Tailoring of carbon nanotubes for the adsorption of heavy metal ions: molecular dynamics and experimental investigations

P Sahu and AKS Deb and SKM Ali and KT Shenoy and S Mohan, MOLECULAR SYSTEMS DESIGN & ENGINEERING, 3, 917-929 (2018).

DOI: 10.1039/c8me00039e

Polluted water sources due to enormously enhanced human population or rapid industrialization need to be treated as they have an adverse effect on human health. CNTs are becoming quite popular in the field of adsorption, which on functionalization with various functional groups can be employed as effective adsorbents. The present study explores the adsorption mechanism of Cd++/Hg++ with carboxyl (COOH), amine (CONH(CH2)(2)NH2) and sulfur (CONH(CH2)(2)SH) based CNTs, using molecular dynamics (MD) simulations. The study investigates the molecular level events of adsorption both in aqueous and acidic environments. The MD studies capture well the experimentally observed Langmuir type adsorption isotherms of metal ions for the CNTs.
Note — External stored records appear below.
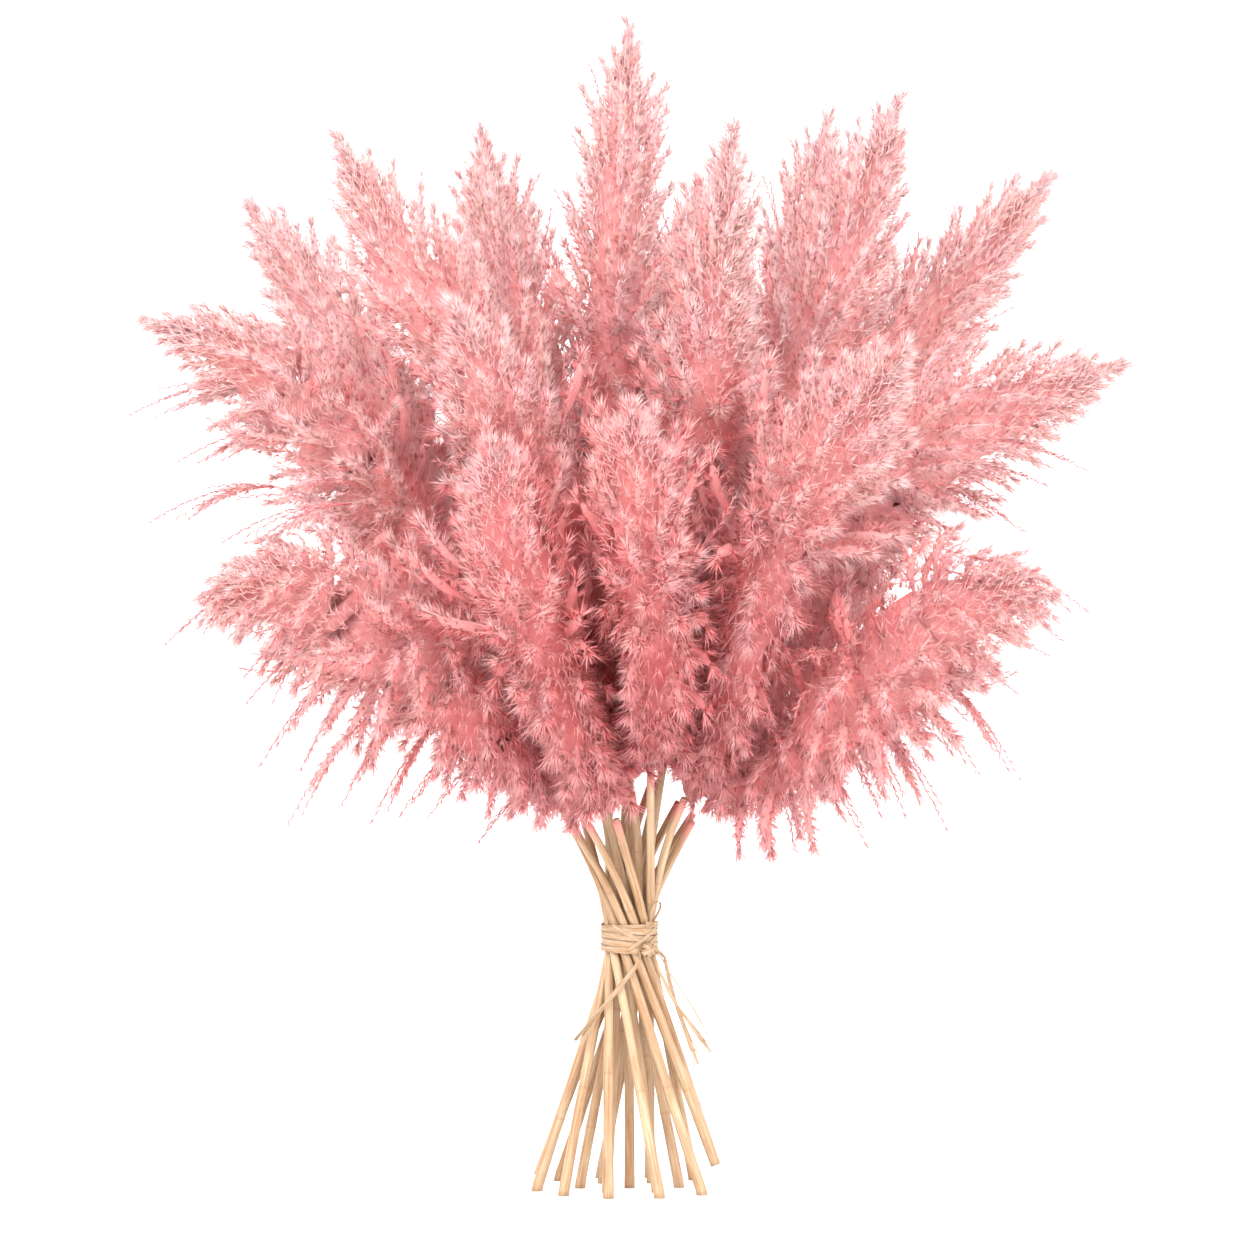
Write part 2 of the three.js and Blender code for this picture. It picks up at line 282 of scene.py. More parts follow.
def make_stem(node, seed):
    """A fluted rod along the stem's line, swollen at its joints, and level at its foot."""
    draw = random.Random(seed)
    middles, reaches = stem_rings(node)
    line = Line(middles)
    bm = bmesh.new()
    grain, joint = bm.loops.layers.uv.new("grain"), bm.loops.layers.uv.new("joint")
    bmesh.ops.create_cone(
        bm, cap_ends=True, segments=STEM_SIDES, radius1=1.0, radius2=1.0, depth=1.0, calc_uvs=True
    )
    uprights = [e for e in bm.edges if abs(e.verts[0].co.z - e.verts[1].co.z) > 0.5]
    bmesh.ops.subdivide_edges(bm, edges=uprights, cuts=STEM_CUTS, use_grid_fill=True)
    first = draw.uniform(0.2, 0.9) * STEM_JOINT_EVERY

    def past_joint(height):
        return (height - first + STEM_JOINT_EVERY / 2) % STEM_JOINT_EVERY - STEM_JOINT_EVERY / 2

    for face in bm.faces:
        cap = len(face.verts) > 4
        for loop in face.loops:
            share = loop.vert.co.z + 0.5
            offset = past_joint(share * line.length) / JOINT_MAP + 0.5
            up_it = SIDE_START + share * (1 - 2 * SIDE_START)
            loop[grain].uv = (0.5, seed) if cap else (loop[grain].uv.x, seed + up_it)
            loop[joint].uv = (min(max(offset, 0), 1), 0.5)
    mesh = bpy.data.meshes.new("stem")
    bm.to_mesh(mesh)
    places = places_of(mesh)
    share = places[:, 2] + 0.5
    angle = np.arctan2(places[:, 1], places[:, 0])
    height = share * line.length
    radius = np.interp(share, np.linspace(0, 1, len(reaches)), reaches)
    radius = radius + STEM_JOINT_SWELL * np.exp(-((past_joint(height) / JOINT_REACH) ** 2))
    radius = radius + STEM_FLUTE_DEPTH * np.sin(angle * STEM_FLUTES + draw.uniform(0, 6))
    wander = STEM_WANDER * np.sin(share * math.pi) * np.sin(share * 7 + draw.uniform(0, 6))
    hub = np.hypot(places[:, 0], places[:, 1])
    places = lay_along(
        line,
        share,
        radius * hub * np.cos(angle) + wander,
        radius * hub * np.sin(angle) + wander * draw.uniform(-1, 1),
        STEM_LEVEL,
    )
    set_places(mesh, places)
    bm.clear()
    bm.from_mesh(mesh)
    bpy.data.meshes.remove(mesh)
    if corners_of(node)[:, 2].min() < 0.1 * MM:
        for vert in bm.verts:
            if vert.co.z < middles[0][2] + TRIM:
                vert.co.z -= TRIM
        cut = bmesh.ops.bisect_plane(
            bm, geom=[*bm.verts, *bm.edges, *bm.faces], plane_co=(0, 0, 0), plane_no=(0, 0, 1),
            clear_inner=True,
        )
        rim = [e for e in cut["geom_cut"] if isinstance(e, bmesh.types.BMEdge)]
        bmesh.ops.holes_fill(bm, edges=rim, sides=0)
    bmesh.ops.recalc_face_normals(bm, faces=bm.faces)
    piece = to_object(bm, node.replace("stem", "culm"), straw)
    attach(piece, "root")
    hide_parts(node)


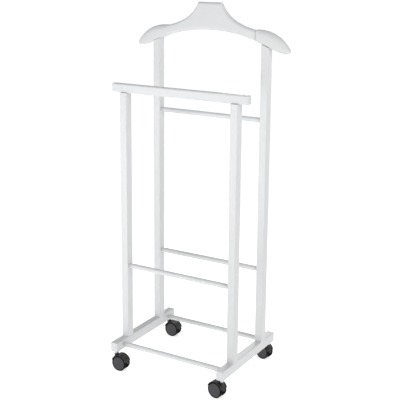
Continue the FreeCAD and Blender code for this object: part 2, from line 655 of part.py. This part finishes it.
def wheel(label):
    """One moulded wheel, hollow on its inner side, facing +Y from the middle of its axle."""
    body = new_body(label)
    sketch = new_sketch(body, "section", "XY_Plane")
    bore, hub_radius = "(@axle_diameter / 2 + @running_fit)", "(@hub_diameter / 2)"
    hub_end, web = "(@core_width / 2 + @turning_gap)", "(%s - @web_thickness)" % CAP_SEAT
    outline(sketch, [
        ("bore_end", bore, hub_end), ("hub_end", hub_radius, hub_end), ("hub", hub_radius, web),
        ("web", RIM_INNER, web), ("rim_end", RIM_INNER, WHEEL_INNER),
        ("tread_end", WHEEL_RADIUS, WHEEL_INNER), ("tread", WHEEL_RADIUS, WHEEL_OUTER),
        ("recess", RIM_INNER, WHEEL_OUTER), ("seat", RIM_INNER, CAP_SEAT), ("bore", bore, CAP_SEAT)])
    revolve(body, sketch, "V_Axis")
    tread_radius = value(WHEEL_RADIUS) - 0.01
    fillet(body, "rounding", "@wheel_round",
           lambda edge: isinstance(edge.Curve, Part.Circle) and edge.Curve.Radius > tread_radius)
    return body


def cap(label):
    """The shallow domed cap that snaps into the wheel's outer face."""
    body = new_body(label)
    sketch = new_sketch(body, "section", "XY_Plane")
    crown = "(%s + @cap_crown)" % WHEEL_OUTER
    dome_radius = "((%s ^ 2 + @cap_crown ^ 2) / (2 * @cap_crown))" % RIM_INNER
    outline(sketch, [("seat_centre", "0", CAP_SEAT), ("seat", RIM_INNER, CAP_SEAT),
                     ("rim", RIM_INNER, WHEEL_OUTER), ("crown", "0", crown)],
            {"rim": (dome_radius, 1)})
    revolve(body, sketch, "V_Axis")
    return body


stems, sockets = [], []
for corner, angle in TRAIL_ANGLES.items():
    row, side = corner.split("_")
    x = ("-" if side == "left" else "") + POST_X
    y = ("-" if row == "front" else "") + CASTER_Y
    stems.append(stem(corner + "_stem", x, y))
    sockets.append(socket(corner + "_socket", x, y))
    for piece in (hood(corner + "_caster_hood"), axle(corner + "_caster_axle")):
        piece.Placement = Placement(Vector(), Rotation(Vector(0, 0, 1), angle))
        place(piece, x, y, "0")
        nodes.append(piece)
    facing_front = angle if abs(angle) > 90 else angle + 180
    for name, facing in (("fore", facing_front), ("aft", facing_front + 180)):
        for piece in (wheel("%s_caster_%s_wheel" % (corner, name)),
                      cap("%s_caster_%s_cap" % (corner, name))):
            piece.Placement = Placement(Vector(), Rotation(Vector(0, 0, 1), facing))
            place(piece, "%s + @caster_trail * cos(%s)" % (x, angle),
                  "%s + @caster_trail * sin(%s)" % (y, angle), WHEEL_RADIUS)
            nodes.append(piece)
nodes.append(group("caster_stems", stems))
nodes.append(group("caster_sockets", sockets))

# ---------------------------------------------------------------- check and write
doc.recompute()
for item in doc.Objects:
    if "Invalid" in item.State or "Error" in item.State:
        raise RuntimeError("%s is %s" % (item.Label, item.State))
os.makedirs("parts", exist_ok=True)
for node in nodes:
    if node.Shape.isNull() or not node.Shape.isValid():
        raise RuntimeError(node.Label + " has no valid shape")
for node in nodes:
    node.Shape.exportStep("parts/%s.step" % node.Label)
    box = node.Shape.BoundBox
    print("%-32s %8.1f mm3  x %7.1f %7.1f  y %7.1f %7.1f  z %7.1f %7.1f" % (
        node.Label, node.Shape.Volume, box.XMin, box.XMax, box.YMin, box.YMax, box.ZMin, box.ZMax))
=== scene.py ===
import json
import math

import bpy
import numpy as np
from mathutils import Matrix, Vector


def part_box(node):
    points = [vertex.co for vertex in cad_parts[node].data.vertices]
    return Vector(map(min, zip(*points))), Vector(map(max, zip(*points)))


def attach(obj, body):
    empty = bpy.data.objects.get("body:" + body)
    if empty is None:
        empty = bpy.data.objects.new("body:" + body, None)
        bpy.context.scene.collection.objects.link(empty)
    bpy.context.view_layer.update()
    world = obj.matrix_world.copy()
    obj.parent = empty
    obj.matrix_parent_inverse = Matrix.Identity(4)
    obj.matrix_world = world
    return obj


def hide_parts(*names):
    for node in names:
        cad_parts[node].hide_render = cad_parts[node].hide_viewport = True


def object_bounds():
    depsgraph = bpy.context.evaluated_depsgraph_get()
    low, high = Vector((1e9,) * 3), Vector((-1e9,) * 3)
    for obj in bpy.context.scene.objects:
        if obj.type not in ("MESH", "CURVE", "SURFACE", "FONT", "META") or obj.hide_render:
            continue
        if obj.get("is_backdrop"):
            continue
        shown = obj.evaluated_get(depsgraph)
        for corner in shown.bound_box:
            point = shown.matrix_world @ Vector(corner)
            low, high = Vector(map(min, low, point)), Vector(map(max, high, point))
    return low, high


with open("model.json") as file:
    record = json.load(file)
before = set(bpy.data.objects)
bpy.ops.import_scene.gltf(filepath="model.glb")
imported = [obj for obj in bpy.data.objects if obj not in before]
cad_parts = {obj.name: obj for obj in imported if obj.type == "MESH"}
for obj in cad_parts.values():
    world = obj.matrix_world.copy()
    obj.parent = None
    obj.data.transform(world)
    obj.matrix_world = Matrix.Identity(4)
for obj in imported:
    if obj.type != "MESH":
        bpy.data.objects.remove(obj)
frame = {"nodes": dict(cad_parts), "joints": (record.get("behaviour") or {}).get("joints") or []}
cad_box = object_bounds()
nodes = frame["nodes"]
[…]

The presence of acid was found to reduce the adsorption of metal ions due to competition with H3O+ ions. The results establish the use of amine based CNTs over sulfur based CNTs for the adsorption of Cd++ ions. However, for the adsorption of Hg++, both amine based CNTs as well as sulfur based CNTs were found to be equally suitable. The simulation trajectories visualize the binding sites for adsorbed ions, which preferentially reside near the O atom for most of the functional groups and also near the N atom of the amine at higher concentration. In addition, the adsorption correlation function and corresponding residence time distribution were used to determine the strength of binding. Also, the rich structural and dynamical events were explored via RDF, CNs and diffusion coefficients. The higher the adsorption capacity of the functionalized CNTs, the lower the hydration number of the metal ions was estimated compared to the bulk value. In particular, the dynamics of the metal ions were found to support well the trend, followed by the primary hydration number as well as the order of the maximum adsorption capacity (q(max)) exhibited by the different CNTs. The present study provides insights and quantitative information for the adsorption of metal ions with functionalized CNTs, which might be very useful for the exploration of the myriads of nano-adsorbent based experiments and thus future technology.